Posted on May - 16 - 2010
Germantown man to head rail passengers association
WASHINGTON — The country needs a good railroad running regularly between Chicago and Florida through Nashville and Chattanooga, the newly elected, Memphis-based president of the National Association of Railroad Passengers said Monday.
William B. Strong of Germantown, the Tennessee delegate to the association that he’s been a member of before there was an Amtrak, was elected to a two-year term, the association announced in a statement Monday.
“I’m going to do everything I can to get more and better passenger service for Tennessee,” he said when reached Monday to ask how he’ll use his new bully pulpit.
Strong said he hopes to see not high-speed but higher-speed train service in the Midwest, where The Floridian used to travel from Chicago to Florida before it was killed by the Carter administration in 1979. Right now, to go from Chicago to Florida by train, passengers have to go through Washington.

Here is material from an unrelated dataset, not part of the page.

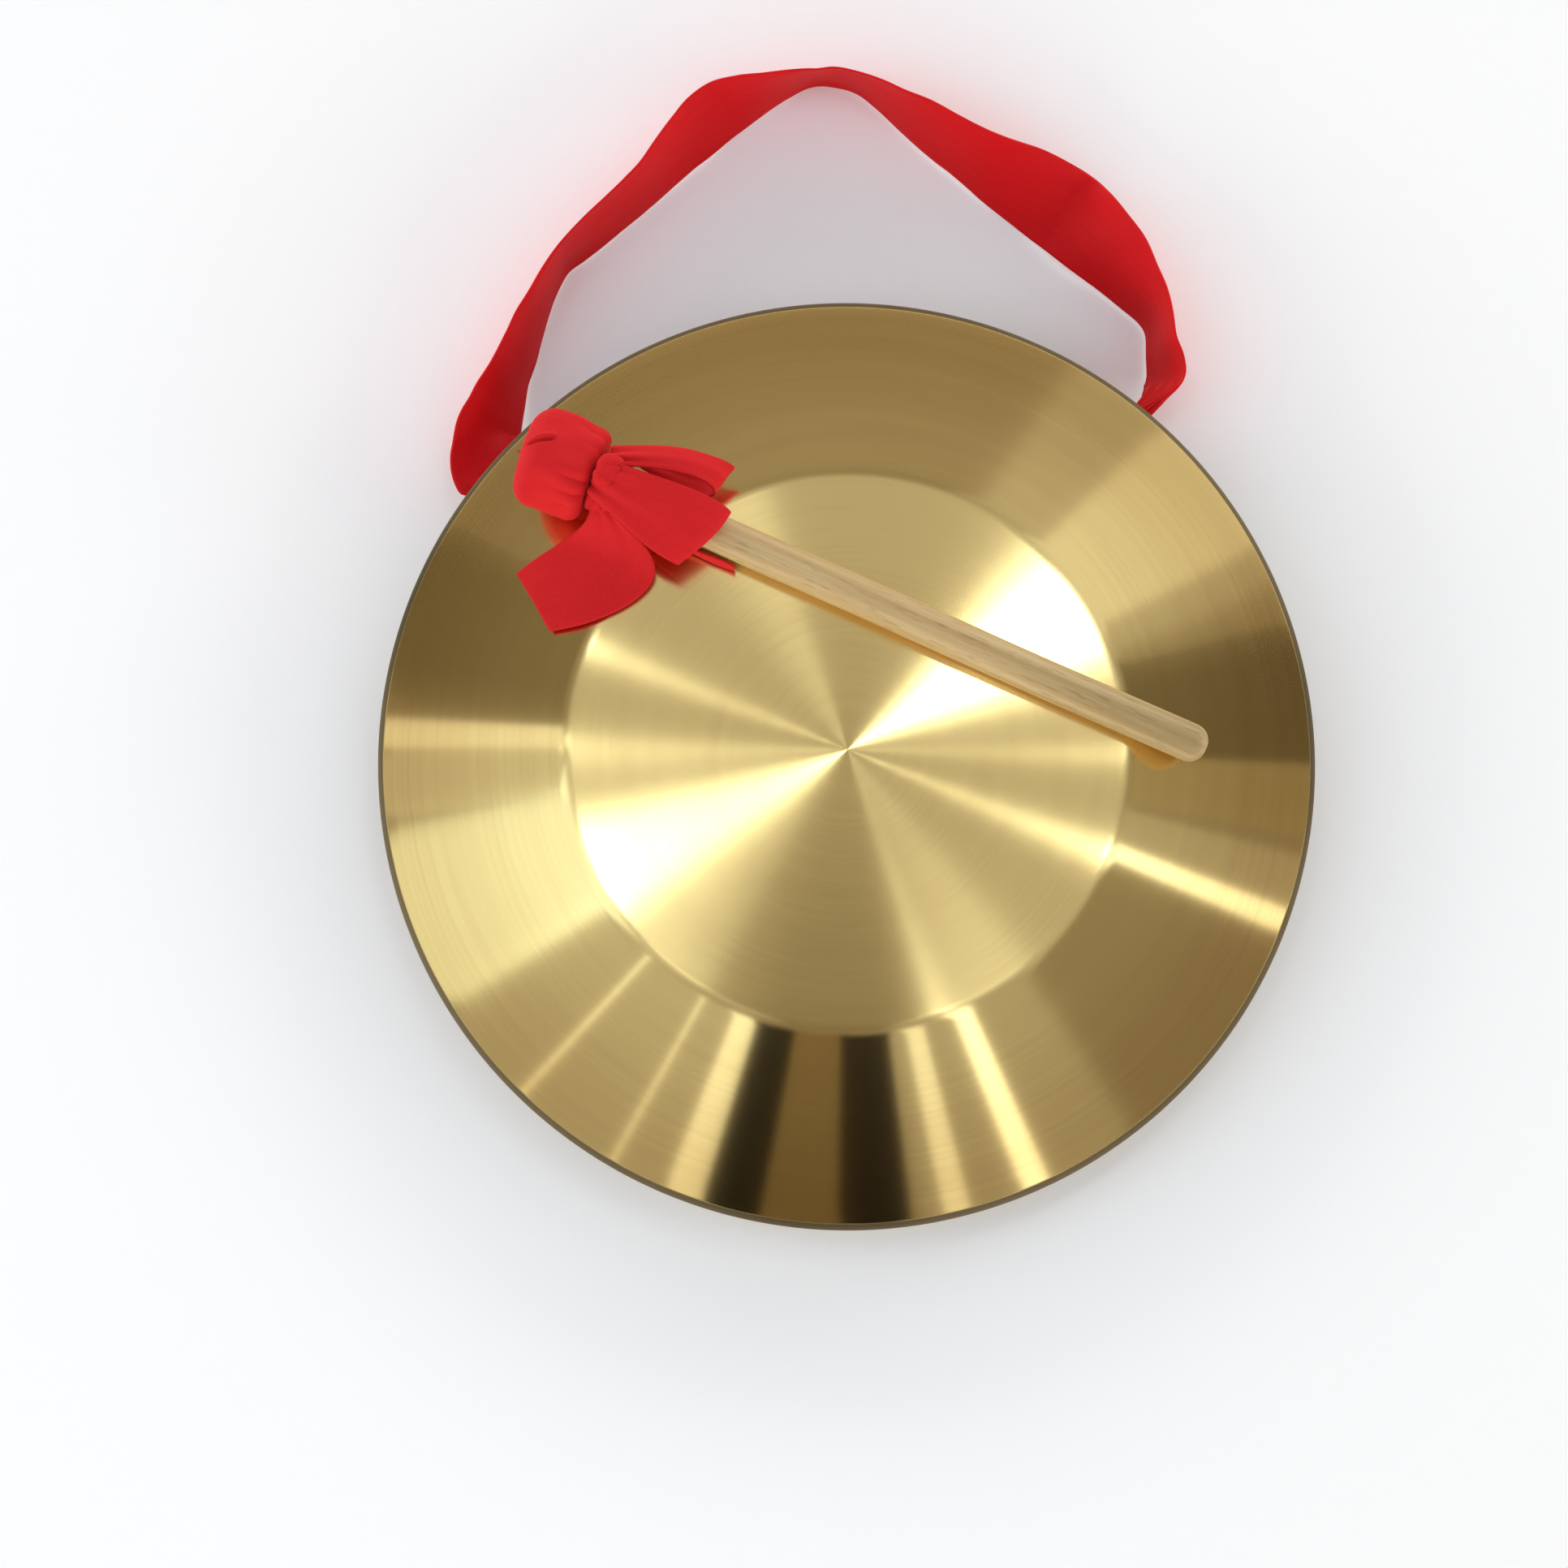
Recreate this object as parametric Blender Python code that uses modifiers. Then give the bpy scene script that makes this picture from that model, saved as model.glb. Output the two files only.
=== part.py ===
"""A hand gong with its carrying strap and its mallet, in metres, +Z up.

The gong lies face up on its rim, with its axis on Z and the surface it lies on at Z = 0. The strap leaves two
holes in the flange, 45 degrees either side of +Y, and is laid out beyond the rim. The mallet lies on the face.
"""

import math

import bmesh
import bpy
import numpy as np
from mathutils import Matrix, Vector

# Gong: one spun brass sheet
GONG_RADIUS = 0.110
GONG_HEIGHT = 0.036
SHEET = 0.0012
PLATEAU_RADIUS = 0.0653
PLATEAU_BLEND = 0.013
RING_SLOPE = math.radians(17.0)
EDGE_RADIUS = 0.0022
FLANGE_LEAN = math.radians(4.0)

# Clearance between pieces that touch on the real object
GAP = 0.0003

# Holes in the flange, and the strap that is knotted in them
HOLE_ANGLE = math.radians(45.0)
HOLE_HEIGHT = 0.011
HOLE_RADIUS = 0.0035
STRAP_WIDTH = 0.021
RIBBON_THICKNESS = 0.0009
FLARE_LENGTH = 0.007
LEAD_LENGTH = 0.020
STUB_LENGTH = 0.0033
KNOT_RADIUS = 0.0066
KNOT_LENGTH = 0.0095
KNOT_TURN_RADIUS = 0.0021
KNOT_TURN_TILT = math.radians(24.0)
KNOT_TAIL_LENGTH = 0.016
KNOT_TAIL_WIDTH = 0.007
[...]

A graduate of East High School and Vanderbilt University with a degree in mechanical engineering, the 67-year-old Memphis native has been active as a passenger advocate since 1968. He is a vice president of Tencarva Machinery selling industrial equipment like pumps and air compressors, he said.
He said that, being based in Memphis, he doesn’t travel by rail “excessively,” simply because it’s not convenient. He said he averages about 3,000 miles by rail a year.
The association is the only one of its kind advocating the interests of the rail passengers.